I understand clickers for large lectures, but I’ve never gotten the point of them in a class of 10. Could you explain why you feel them useful in a class small enough that you can see all the students’ faces and ask them questions personally?

He provided me with a great opportunity to step back and consider my own personal reasons. Here they are. Please keep in mind that I am not trying to convince anybody that these are THE reasons to use clickers in a small classroom or to not use them, but are simply my reasons.

With clickers I feel that I can engage every student

I’m going to quote Stephanie Chasteen (sciencegeekgirl) from one of her posts in her series on clickers in upper-division physics. This is her response to a common argument against using clicker in upper-division courses:

Discussion is easy in small classes, we don’t need clickers. Some instructors do use other methods, such as colored cards, in small classes. The technology itself may not be as crucial, but the teaching method (of asking a question and encouraging students to discuss it with their neighbors) is still incredibly powerful. Plus, students can still “hide” in a class of 10. Or even a class of five. And so can their misconceptions. Students may think that they are following, but until they have to answer a challenging question, they may not be aware of difficulties that they have.

Despite the fact that I can ask all of them questions personally, when I ask one student a question I present the rest of the students the opportunity to “hide”. Just like in larger courses (well larger relative to 10), I want every single student to actually commit to an answer and become vested in the income. Without getting them to commit to an answer I feel that they often won’t fully consider what I am asking them. My analogy is that it is like the difference between having a character with an unfamiliar name in a book and just sort of mentally mumbling it every time you read it, compared to reading it out loud and having to actually commit to how you think that name might be pronounced. Committing to the specific answer with the clicker is like asking a person to try to pronounce that unfamiliar name, they can’t just mentally smudge it anymore. Without the clickers or some low-tech variation, I might be able to engage a few of the students in trying to pronounce the name out loud, and a few others might honestly try to do it without being called on. But like Stephanie says, students can still “hide in a class of 10.

Clickers help me create a safer learning environment for my students

Even in a class of 10, I find that there are usually some students that often do not feel comfortable discussing their understanding with the entire class. The clickers facilitate the argumentation process for these students in a smaller-group situation in which these students feel more comfortable, but are still help accountable for their answers. They help establish a culture where on most questions each student is going to be discussing their understanding with their peers. Clickers are not the only way to accomplish this, but are the way I do it.

Clickers are a very familiar pedagogical technique for me

I would say that my use of clickers falls much more in the “question driven instruction” camp then the “testing for understanding camp” (Ian Beatty talked about this in his AAPT 2011 Summer Meeting talk). And this has become a very familiar way to run a course for me. I am comfortable setting students up to learn the challenging application of a concept or to figure out how to proceed in a derivation through the use of clickers and group work on whiteboards.

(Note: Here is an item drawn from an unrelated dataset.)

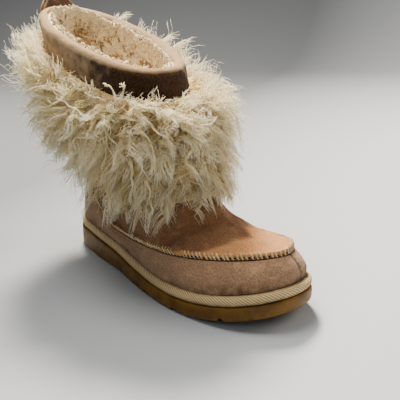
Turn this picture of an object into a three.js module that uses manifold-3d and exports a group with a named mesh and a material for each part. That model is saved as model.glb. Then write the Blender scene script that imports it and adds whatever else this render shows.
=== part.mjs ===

Clickers allow me to record student understanding

As both a physics education researcher and somebody that continuously strives to improve my courses, the ability of the clickers to record snapshots of student understanding is invaluable.

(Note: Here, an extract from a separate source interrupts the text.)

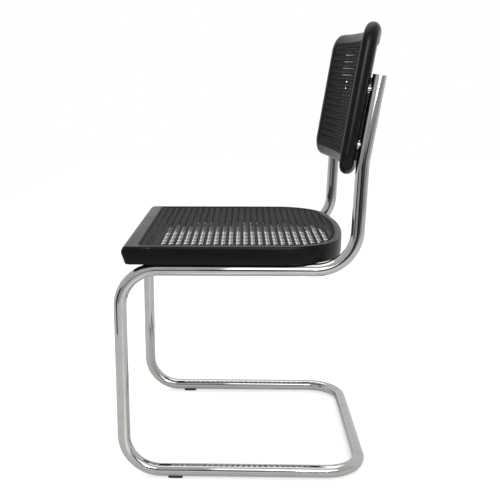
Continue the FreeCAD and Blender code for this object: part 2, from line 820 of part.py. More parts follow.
def back_spacers(back):
    """Round spacers between uprights and stiles, each shaped to the tube and to the curved wood."""
    spacers = []
    for side_name, sign in SIDES:
        upright = doc.addObject("Part::Cylinder", f"upright_by_spacers_{side_name}")
        bind(upright, "Radius", tube_radius)
        bind(upright, "Height", dim("back_height"))
        place(upright, tube_x * sign, tube_w, 0 - dim("back_height") / 2)
        for level in ("upper", "lower"):
            blank = doc.addObject("Part::Cylinder", f"spacer_blank_{level}_{side_name}")
            bind(blank, "Radius", dim("spacer_diameter") / 2)
            bind(blank, "Height", dim("back_thickness"))
            place(blank, tube_x * sign, tube_w - dim("back_thickness"), dim(f"spacer_{level}"),
                  Rotation(Vector(1, 0, 0), -90))
            trimmed = cut(f"spacer_behind_back_{level}_{side_name}", blank, back)
            spacers.append(cut(f"back_spacer_{level}_{side_name}", trimmed, upright))
    return spacers


def lean_back(piece):
    """Lean a finished back piece with the uprights and set it on them."""
    place(piece, 0, back_y, back_z, TILTED)


def make_back():
    tenons = back_tenons()
    thick = back_layer("back_thick_layer", 0, dim("back_thickness"))
    whole = common("back_whole", thick, back_slab("back_slab_outer", 0, dim("back_corner_radius")))
    doc.recompute()
    half_x, half_z = dim("back_width").value / 2, dim("back_height").value / 2
    bevel = dim("back_edge_bevel").value
    bevel_edges = []
    for number, edge in enumerate(whole.Shape.Edges, start=1):
        middle = edge.valueAt((edge.FirstParameter + edge.LastParameter) / 2)
        runs_through = abs(edge.BoundBox.YLength - edge.Length) < 0.5
        if not runs_through or max(abs(middle.x) / half_x, abs(middle.z) / half_z) < 0.5:
            bevel_edges.append((number, bevel, bevel))
    bevelled = doc.addObject("Part::Chamfer", "back_bevelled")
    bevelled.Base = whole
    bevelled.Edges = bevel_edges
    doc.recompute()

    opened = cut("back_opened", bevelled,
                 back_slab("back_slab_opening", dim("back_member"), dim("back_opening_corner")))
    groove_layer = back_layer("back_groove_layer", 0, dim("groove_depth"))
    border = dim("back_border")
    inner_inset = border + dim("groove_width")
    outer_loop = back_slab("back_slab_groove_outer", border, dim("back_corner_radius") - border)
    inner_loop = back_slab("back_slab_groove_inner", inner_inset, dim("back_corner_radius") - inner_inset)
    groove = common("back_groove", groove_layer, cut("back_loop", outer_loop, inner_loop))
    ledge = common("back_ledge", back_layer("back_ledge_layer", 0, dim("cane_thickness")), inner_loop)
    tools = doc.addObject("Part::MultiFuse", "back_cuts")
    tools.Shapes = [groove, ledge]
    doc.recompute()
    grooved = cut("back_grooved", opened, tools)
    mortises = doc.addObject("Part::Compound", "back_mortises")
    mortises.Links = tenons
    jointed = cut("back_jointed", grooved, mortises)
    doc.recompute()

    joint = dim("back_height") / 2 - dim("back_member") - dim("back_opening_corner")
    regions = {
        "back_top_rail": (-dim("back_width"), joint, dim("back_width") * 2, dim("back_height")),
        "back_bottom_rail": (-dim("back_width"), -joint - dim("back_height"), dim("back_width") * 2,
                             dim("back_height")),
        "back_left_stile": (as_size(0), -joint, dim("back_width"), joint * 2),
        "back_right_stile": (-dim("back_width"), -joint, dim("back_width"), joint * 2),
    }
    pieces = []
    for name, (x, z, width, height) in regions.items():
        box = doc.addObject("Part::Box", f"{name}_region")
        bind(box, "Length", width)
        box.Width = REACH * 2
        bind(box, "Height", height)
        place(box, x, -REACH, z)
        piece = common(name, jointed, box)
        piece.Label = name
        pieces.append(piece)

    spline_layer = back_layer("back_spline_layer", 0.3, dim("groove_depth") - 0.3)
    spline = common("back_spline", spline_layer, cut("back_spline_loop", outer_loop, inner_loop))
    spline.Label = "back_spline"
    pieces.append(spline)
    pieces.append(make_back_cane(inner_inset))
    pieces.append(group("back_tenons", tenons))
    pieces.append(group("back_spacers", back_spacers(thick)))
    for piece in pieces:
        lean_back(piece)
    return pieces


def make_back_cane(inset):
    """The curved cane: a holed face run through the back and kept only in a thin curved layer."""
    width = (dim("back_width") - inset * 2).value
    height = (dim("back_height") - inset * 2).value
    r = (dim("back_corner_radius") - inset).value
    start = -REACH / 2
    x, z = width / 2, height / 2
    k = r * (1 - math.sqrt(0.5))

    def spot(a, b):
        return Vector(a, start, b)

    def side(a, b):
        return Part.LineSegment(spot(*a), spot(*b)).toShape()

    def bow(a, b, c):
        return Part.Arc(spot(*a), spot(*b), spot(*c)).toShape()

    edges = [
        side((-x + r, -z), (x - r, -z)),
        bow((x - r, -z), (x - k, -z + k), (x, -z + r)),
        side((x, -z + r), (x, z - r)),
        bow((x, z - r), (x - k, z - k), (x - r, z)),
        side((x - r, z), (-x + r, z)),
        bow((-x + r, z), (-x + k, z - k), (-x, z - r)),
        side((-x, z - r), (-x, -z + r)),
        bow((-x, -z + r), (-x + k, -z + k), (-x + r, -z)),
    ]
    pitch, gap = DIMENSIONS["cane_pitch"], DIMENSIONS["cane_gap"]
    open_x = DIMENSIONS["back_width"] / 2 - DIMENSIONS["back_member"] - 2
    open_z = DIMENSIONS["back_height"] / 2 - DIMENSIONS["back_member"] - 2
    wires = [Part.Wire(edges)]
    for b in grid(open_z - gap / 2, pitch):
        for a in grid(open_x - gap / 2, pitch):
            wires.append(square_hole(a, b, gap, spot))
    print("back cane gaps", len(wires) - 1)
    prism = doc.addObject("Part::Feature", "back_cane_prism")
    prism.Shape = holed_face(wires).extrude(Vector(0, REACH * 1.5, 0))
    cane = common("back_cane", prism, back_layer("back_cane_layer", 0.1, dim("cane_thickness") - 0.1))
    cane.Label = "back_cane"
    return cane


# The glides: pads that carry the tube in a round seat.
def make_glide(name, x, y, turned):
    body = new_body(name)
    sketch = body_sketch(body, f"pad_{name}", "XY_Plane")
    rounded_rectangle(sketch, dim("glide_width"), dim("glide_length"), 4)
    pad = body.newObject("PartDesign::Pad", f"pad_block_{name}")
    pad.Profile = sketch
    bind(pad, "Length", dim("glide_height") + dim("glide_grip"))
    doc.recompute()
    before = pad.Shape.Volume
    round_cut = body_sketch(body, f"tube_seat_{name}", "XZ_Plane")
    add_circle(round_cut, 0, base_height, tube_radius)
    pocket = body.newObject("PartDesign::Pocket", f"tube_seat_cut_{name}")
    pocket.Profile = round_cut
    pocket.Midplane = True
    bind(pocket, "Length", dim("glide_length") + 10)
    doc.recompute()
    shrink(pocket, before, pocket.Label)
    place(body, x, y, 0, Rotation(Vector(0, 0, 1), 90) if turned else None)
    return body


parts = make_frame_tube()
parts.append(group("tube_caps", [make_tube_cap(side_name, sign) for side_name, sign in SIDES]))
parts += [make_seat_front_rail(), make_seat_bent_rim(), make_seat_spline(), make_seat_cane()]
parts.append(group("seat_tenons", make_seat_tenons()))
parts += make_back()
parts.append(group("glides_front", [
    make_glide(f"glide_front_{side_name}", tube_x * sign, dim("front_glide_y"), False)
    for side_name, sign in SIDES]))
parts.append(group("glides_rear", [
    make_glide(f"glide_rear_{side_name}", dim("rear_glide_x") * sign, rear_y, True)
    for side_name, sign in SIDES]))
doc.recompute()

for item in doc.Objects:
    if "Invalid" in item.State or "Error" in item.State:
        raise RuntimeError(f"{item.Label} failed: {item.State}")
os.makedirs("parts", exist_ok=True)
whole = FreeCAD.BoundBox()
for part in parts:
    shape = part.Shape
    if shape.isNull() or not shape.isValid() or not shape.Solids:
        raise RuntimeError(f"{part.Label} is not a valid solid")
    shape.exportStep(f"parts/{part.Label}.step")
    whole.add(shape.BoundBox)
    print(f"{part.Label:20s} solids {len(shape.Solids)}  volume {shape.Volume / 1000:9.2f} cm3")
print("low corner", whole.getPoint(0), "size", whole.XLength, whole.YLength, whole.ZLength)
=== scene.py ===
# %% [markdown]
# # A cantilever chair
# One bent steel tube carries a wooden seat and a curved wooden back, both filled with woven cane.
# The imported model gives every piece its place, so the scene starts by loading it. The finished
# chair has to stay inside it.

import math

import bmesh
import bpy
from mathutils import Matrix, Vector


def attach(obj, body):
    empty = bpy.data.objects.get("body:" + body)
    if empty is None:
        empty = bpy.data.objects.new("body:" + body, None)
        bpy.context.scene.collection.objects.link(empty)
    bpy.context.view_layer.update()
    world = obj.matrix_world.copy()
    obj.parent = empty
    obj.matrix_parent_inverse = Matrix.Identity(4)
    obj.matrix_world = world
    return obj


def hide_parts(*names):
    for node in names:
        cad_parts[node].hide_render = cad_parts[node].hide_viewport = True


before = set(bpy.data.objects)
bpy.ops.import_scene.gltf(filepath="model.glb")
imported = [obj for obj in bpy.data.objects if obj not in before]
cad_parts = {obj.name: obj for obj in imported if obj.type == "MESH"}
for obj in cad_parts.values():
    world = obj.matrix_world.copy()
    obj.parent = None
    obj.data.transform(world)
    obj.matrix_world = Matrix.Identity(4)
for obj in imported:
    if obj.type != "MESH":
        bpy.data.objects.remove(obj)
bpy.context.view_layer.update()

# %% [markdown]
# ## Sizes
# Lengths are the real ones in millimetres times MM, and angles are in degrees. X runs across the
# chair, Y from front to rear and Z up. A size that several pieces share is named once, so the rim,
# its reed and its cane meet. Corners that are less than HAIR, or half of it, apart are merged.

# %% The sizes of the tube
MM = 0.001
HAIR = 0.01 * MM
TUBE_RADIUS = 12 * MM
TUBE_BORE = 10 * MM
TUBE_RECESS = 8.2 * MM
TUBE_X = 216 * MM
BASE_Z = 15 * MM
LEG_Y = -236 * MM
REAR_Y = 218.5 * MM
BEND = 70 * MM
UPPER_BEND = 72 * MM
SEAT_TUBE_Z = 410 * MM
KINK_Y = 197.4 * MM
KINK_Z = 604 * MM
KINK_RADIUS = 150 * MM
UPRIGHT_LEAN = 2
LEAN = 9
TUBE_TOP_Z = 750.5 * MM
lean_sine, lean_cosine = math.sin(math.radians(LEAN)), math.cos(math.radians(LEAN))
print("thickness of the tube:", round(2 * TUBE_RADIUS, 4), "its top at z:", round(TUBE_TOP_Z, 4))

# %% [markdown]
# The wood has a plain border between its outer edge and a groove. The reed sits in the groove, and
# inside it lies a ledge, a little lower than the border, which carries the edge of the cane.

# %% The sizes of the seat
SEAT_TOP = 455 * MM
SEAT_THICKNESS = 33 * MM
SEAT_HALF = 232 * MM
SEAT_FRONT_Y = -230.5 * MM
SEAT_REAR_Y = 186.4 * MM
RAIL_DEPTH = 54 * MM
RAIL_BORDER = 29.5 * MM
RIM_BORDER = 13 * MM
RIM_WIDTH = 20 * MM
RIM_ROUND = 4 * MM
GROOVE = 4 * MM
GROOVE_DEPTH = 3 * MM
GROOVE_CORNER = 10 * MM
LEDGE_DEPTH = 1.8 * MM
CORNER = 110 * MM
REAR_ARC = 700 * MM
corner_x = SEAT_HALF - CORNER
arc_y = SEAT_REAR_Y - REAR_ARC
corner_y = arc_y + math.sqrt((REAR_ARC - CORNER) ** 2 - corner_x ** 2)
corner_turn = math.degrees(math.atan2(corner_y - arc_y, corner_x))
print("rear corner centre:", round(corner_x, 4), round(corner_y, 4), "turn:", round(corner_turn, 2))

# %% The sizes of the back
BACK_HALF = 232 * MM
BACK_RISE = 132 * MM
BACK_THICKNESS = 25 * MM
BACK_RADIUS = 857 * MM
BACK_CORNER = 38 * MM
BACK_MEMBER = 32 * MM
BACK_BORDER = 20 * MM
BACK_Z = 712.5 * MM
BACK_CLEARANCE = 2.4 * MM
back_sag = BACK_RADIUS - math.sqrt(BACK_RADIUS ** 2 - BACK_HALF ** 2)
tube_reach = BACK_RADIUS + BACK_THICKNESS / 2 + BACK_CLEARANCE + TUBE_RADIUS
tube_depth = back_sag - BACK_RADIUS + math.sqrt(tube_reach ** 2 - TUBE_X ** 2)
back_y = KINK_Y + (BACK_Z - KINK_Z) * lean_sine / lean_cosine - tube_depth / lean_cosine
print("sag of the back:", round(back_sag, 4), "its middle at y:", round(back_y, 4))

# %% [markdown]
# ## Arithmetic in the materials
# A shader is easier to read as a sum than as a row of Math nodes. A small class wraps a node's output
# and turns +, - and * into Math nodes. One method makes every other node.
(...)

So long clicker participation points

I use clickers in all my “lecture”-based courses, with enrollments in these courses ranging from 10-36. I have offered participation marks to students for answering at least a certain percentage of the clicker questions in a given class. At first I was giving out 5% of their total mark, then 2%, and now it looks like I’m doing away with those marks completely.

I have never really liked the idea of giving marks for attendance (even though that is basically what I was doing). I was following the common advice that I had encountered from places such as CWSEI’s Clicker Resource Guide and other folks who have used clickers a lot. And it seemed reasonable to me. My classes are very interactive and there are students that might otherwise try to zone out or not show up, and I always try my best to help the bottom quartile succeed. But this sort of practice raises all sort of issues with external motivators. Of course I give tons of marks to students for doing their pre-class reading/screencast viewing assignments so I am not above giving participation marks to students for doing things which I think will help them learn.

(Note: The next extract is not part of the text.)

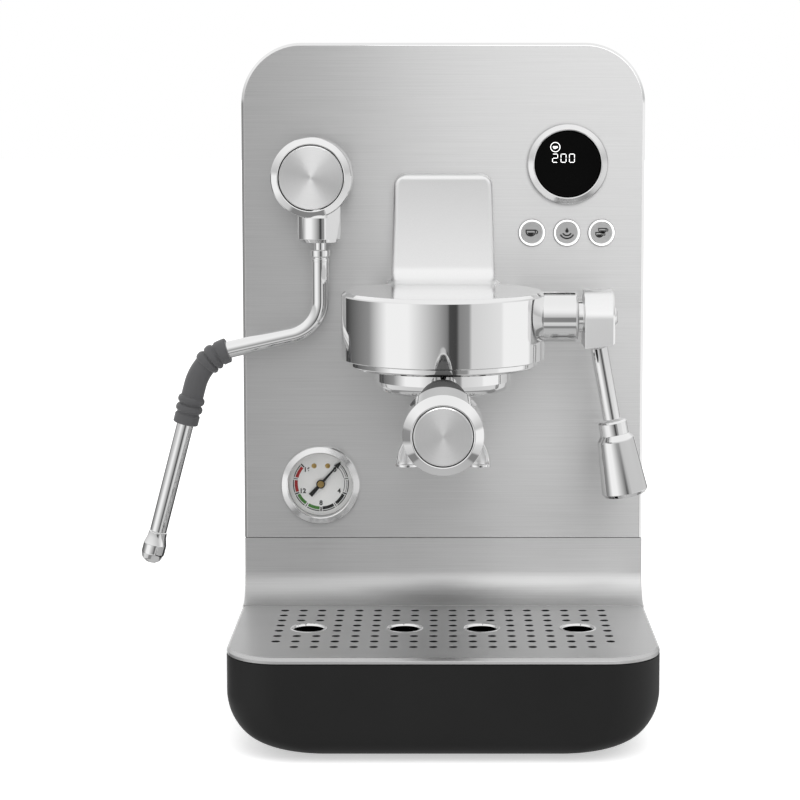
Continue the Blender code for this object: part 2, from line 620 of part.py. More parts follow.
def display():
    bezel = [(19.9, GAP), (19.9, 4.4), (21.0, 5.6), (22.6, 5.2), (24.1, 3.2), (24.1, GAP)]
    round_on_panel("display_bezel", bezel, DISPLAY_X, DISPLAY_Z, "chrome", 32, closed=True)
    glass = [(0, 3.4), (18.9, 3.4), (19.5, 2.8), (19.5, -12), (0, -12)]
    round_on_panel("display_module", glass, DISPLAY_X, DISPLAY_Z, "black_glass")


def buttons():
    ring = [(6.7, -6), (6.7, 1.5), (7.3, 2.1), (8.2, 1.3), (8.2, GAP), (7.4, GAP), (7.4, -6)]
    cap = [(0, 1.3), (5.9, 1.3), (6.4, 0.9), (6.4, -8), (0, -8)]
    for side, x in BUTTON_X.items():
        round_on_panel(f"button_ring_{side}", ring, x, BUTTON_Z, "lit_plastic", 20, closed=True)
        round_on_panel(f"button_{side}", cap, x, BUTTON_Z, "grey_plastic", 20)


# ---------------------------------------------------------------- drip tray


def tub_plan(inset, back):
    """The plan of the tray: round corners at its front."""
    side, front, corner = HALF_WIDTH - inset, TUB_FRONT + inset, TUB_CORNER - inset
    return rounded([(-side, back, 0), (-side, front, corner), (side, front, corner), (side, back, 0)], 8)


def drip_tray():
    pivot = empty("drip_tray_pivot", (0, 0, 30))
    tray = plate("drip_tray", [tub_plan(0, -GAP)], "XY", TUB_FOOT, TUB_TOP, "black_plastic", pivot)
    section = plate("tray_section", [tub_section(0, TUB_TOP + 10)], "XZ", -160, 20, parent=pivot, cutter=True)
    boolean(tray, section, "INTERSECT")
    toe = rounded([(20, 0, 0), (20, 80, 0), (TUB_FRONT - 0.4, 80, 0), (TUB_FRONT - 0.4, TUB_FOOT - 0.4, 11),
                   (20, TUB_FOOT - 0.4, 0)], 5)
    toe = [point for point in toe if point[:2] != (20, 0)]
    boolean(tray, plate("tray_toe", [toe], "YZ", -140, 140, parent=pivot, cutter=True), "INTERSECT")
    hollow = plate("tray_hollow", [tub_plan(TUB_WALL, -GAP - TUB_WALL)], "XY", 12.8, 70, parent=pivot, cutter=True)
    boolean(hollow, plate("hollow_section", [tub_section(TUB_WALL, 90)], "XZ", -160, 20, parent=pivot, cutter=True),
            "INTERSECT")
    boolean(tray, hollow)
    for side in (-1, 1):
        groove = block("groove_cutter", (side * 60 - 6.4, -114, 0), (side * 60 + 6.4, 10, 11.2), parent=pivot,
                       cutter=True)
        boolean(tray, groove)

    lift = empty("drip_grille_pivot", (0, -78, GRILLE_TOP), pivot)
    side, corner, back = HALF_WIDTH, TUB_CORNER, -SWEEP_RADIUS - GAP
    outline = rounded([(-side, back, 0), (-side, GRILLE_FRONT, corner), (side, GRILLE_FRONT, corner), (side, back, 0)], 8)
    drains = [circle(column * GRILLE_PITCH, GROUP_Y, DRAIN_RADIUS, 24) for column in DRAIN_COLUMNS]
    plate("drip_grille", [outline, *drains], "XY", TUB_TOP + GAP, GRILLE_TOP, "brushed_steel", lift)


clear_scene()
PARTS = new_collection("espresso_machine")
CUTTERS = new_collection("cutters", hidden=True)
machine = bpy.data.objects.new("machine", None)
PARTS.objects.link(machine)
machine.location = (MACHINE_X * MM, MACHINE_Y * MM, 0)

base_chassis()
feet()
casing_shell()
front_panel()
lower_splash_panel()
rear_cover()
cord_gland()
power_switch()
cup_warmer_tray()
water_tank()
inner_frame()
circuit()
group_housing()
group_head()
portafilter()
steam_lever()
steam_wand()
pressure_gauge()
display()
buttons()
drip_tray()
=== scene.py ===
"""Looks of an espresso machine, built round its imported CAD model."""

import json
import math

import bmesh
import bpy
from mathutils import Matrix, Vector
from mathutils.geometry import tessellate_polygon

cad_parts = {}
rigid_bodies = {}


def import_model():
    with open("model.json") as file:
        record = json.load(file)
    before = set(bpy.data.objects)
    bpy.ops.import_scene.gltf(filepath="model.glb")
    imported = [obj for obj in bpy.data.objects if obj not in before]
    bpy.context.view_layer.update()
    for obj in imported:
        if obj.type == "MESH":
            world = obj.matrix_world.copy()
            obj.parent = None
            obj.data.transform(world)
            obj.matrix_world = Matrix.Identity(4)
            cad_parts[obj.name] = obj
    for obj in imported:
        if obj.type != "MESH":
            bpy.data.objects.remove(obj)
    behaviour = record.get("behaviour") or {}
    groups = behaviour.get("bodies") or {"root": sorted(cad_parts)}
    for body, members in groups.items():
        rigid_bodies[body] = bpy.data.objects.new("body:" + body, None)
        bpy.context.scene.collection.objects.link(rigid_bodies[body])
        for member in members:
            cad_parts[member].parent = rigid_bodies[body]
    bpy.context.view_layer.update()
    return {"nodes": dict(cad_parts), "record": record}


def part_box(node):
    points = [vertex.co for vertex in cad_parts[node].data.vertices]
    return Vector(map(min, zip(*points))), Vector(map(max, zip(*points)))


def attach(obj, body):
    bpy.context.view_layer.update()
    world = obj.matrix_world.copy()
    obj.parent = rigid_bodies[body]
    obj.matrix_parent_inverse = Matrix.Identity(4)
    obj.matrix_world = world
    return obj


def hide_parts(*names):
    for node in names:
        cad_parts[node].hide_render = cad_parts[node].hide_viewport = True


for obj in list(bpy.data.objects):
    bpy.data.objects.remove(obj)

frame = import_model()

MM = 0.001

# The machine's own datum, in millimetres: x from its middle, y from the panel's face, z from the worktop.
panel_low, panel_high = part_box("front_panel")
DATUM = Vector(((panel_low.x + panel_high.x) / 2, panel_low.y, 0.0))
HALF_WIDTH = (panel_high.x - panel_low.x) / 2 / MM
TOP = panel_high.z / MM
SHEET = (panel_high.y - panel_low.y) / MM
GAP = 0.3

TOP_RADIUS = 36.0
SEAM = 96.0
TUB_TOP = 54.9
TUB_FOOT = 3.0
TUB_RADIUS = 31.0
TUB_WALL = 2.5
TUB_BACK = 284.0
TUB_FRONT = -139.5
TUB_CORNER = 30.0
SWEEP_RADIUS = 17.0
GRILLE_TOP = 58.5
GROUP_Y = -72.0
DRUM_RADIUS = 57.4
DRUM_TOP = 252.3
DRUM_BOTTOM = 214.2
HANDLE_Z = 195.8
HANDLE_DROOP = 0.62
HANDLE_START = 121.9
LEVER_Z = 237.5
ROD_TILT = 10.5
WAND_X = -72.3
WAND_Y = -21.0
BOSS_X, BOSS_Z = -76.8, 314.5
GAUGE_X, GAUGE_Z = -73.9, 128.7
DISPLAY_X, DISPLAY_Z = 73.9, 321.7
BUTTON_Z = 280.7
BUTTON_X = {"left": 52.9, "middle": 73.8, "right": 94.4}


# ---------------------------------------------------------------- materials


class Nodes:
    """A material's node tree, written in short calls."""

    def __init__(self, name, color, roughness, metallic=0.0, **sockets):
        self.material = bpy.data.materials.new(name)
        self.material.use_nodes = True
        self.tree = self.material.node_tree
        self.shader = self.tree.nodes["Principled BSDF"]
        self.shader.inputs["Base Color"].default_value = (*color, 1.0)
        self.shader.inputs["Roughness"].default_value = roughness
        self.shader.inputs["Metallic"].default_value = metallic
        for socket, value in sockets.items():
            self.shader.inputs[socket.replace("_", " ")].default_value = value

    def node(self, kind, links=(), **settings):
        made = self.tree.nodes.new("ShaderNode" + kind)
        for name, value in settings.items():
            setattr(made, name, value)
        for socket, value in dict(links).items():
            if isinstance(value, bpy.types.NodeSocket):
                self.tree.links.new(value, made.inputs[socket])
            else:
                made.inputs[socket].default_value = value
        return made

    def drive(self, socket, output):
        self.tree.links.new(output, self.shader.inputs[socket])

    def grain(self, scale, detail=3.0, rough=0.6):
        """Noise over the piece's own coordinates, stretched by a scale along each axis."""
        place = self.node("TexCoord").outputs["Object"]
        stretched = self.node("Mapping", {"Vector": place, "Scale": scale}).outputs["Vector"]
        links = {"Vector": stretched, "Scale": 1.0, "Detail": detail, "Roughness": rough}
        return self.node("TexNoise", links).outputs["Fac"]

    def rings(self, scale):
        """Noise that depends only on the distance from the piece's own Z axis, as turning marks do."""
        place = self.node("TexCoord").outputs["Object"]
        flat = self.node("VectorMath", {0: place, 1: (1, 1, 0)}, operation="MULTIPLY").outputs[0]
        radius = self.node("VectorMath", {0: flat}, operation="LENGTH").outputs["Value"]
        distance = self.node("Math", {0: radius, 1: scale}, operation="MULTIPLY").outputs[0]
        return self.node("TexNoise", {"W": distance, "Scale": 1.0, "Detail": 3.0}, noise_dimensions="1D").outputs["Fac"]

    def between(self, factor, low, high):
        """The factor's middle half spread from low to high."""
        links = {"Value": factor, "From Min": 0.25, "From Max": 0.75, "To Min": low, "To Max": high}
        return self.node("MapRange", links).outputs["Result"]

    def tint(self, factor, low, high):
        made = self.node("ValToRGB", {"Fac": factor})
        for stop, color in zip(made.color_ramp.elements, (low, high)):
            stop.color = (*color, 1.0)
        made.color_ramp.elements[0].position = 0.3
        made.color_ramp.elements[1].position = 0.7
        self.drive("Base Color", made.outputs["Color"])

    def bump(self, height, distance, strength=1.0):
        made = self.node("Bump", {"Height": height, "Distance": distance, "Strength": strength})
        self.drive("Normal", made.outputs["Normal"])

    def along(self, direction):
        """The brushing's direction, for the anisotropic gloss."""
        x, y, z = direction
        made = self.node("CombineXYZ", {"X": x, "Y": y, "Z": z})
        self.drive("Tangent", made.outputs["Vector"])

    def around(self, axis="Z"):
        made = self.node("Tangent", direction_type="RADIAL", axis=axis)
        self.drive("Tangent", made.outputs["Tangent"])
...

When giving clicker participation marks I have always allowed students 3-4 free days that they can miss or not participate, and not be penalized. But I always end up with a few students that want exceptions above and beyond these free days. Doing away with the clicker participation points also does away with this hassle.

The last thing that it accomplishes is that I hope it will reduce guessing on clicker questions. With the clicker questions not being worth any marks, I can ask students not to randomly guess and only answer a question if they have some reason to believe the answer they are choosing. Back in January Peter Newbury talked about how, due to student guessing, you can overestimate how many people actually got a given clicker question correct. Without the participation points, students can feel that they won’t be penalized for not answering a question, which I hope will reduce the guessing effect. Of course another way to get at the guessing effect is to, every so often, ask them a clicker question about how confident they were in their answer, and to have “Randomly guessed” be one of the options.

I have enough data to know what sort of participation level to expect in my own courses with the clicker participation marks being dangled in front of the students. So I will be able to compare the participation level between using clicker participation marks and not after the fact. Of course these numbers will be convoluted with my slowly improving ability to generate student buy-in, but I will at worst be able to tell if participation went down.

So long clicker participation points, I hope I never feel the need to use you again.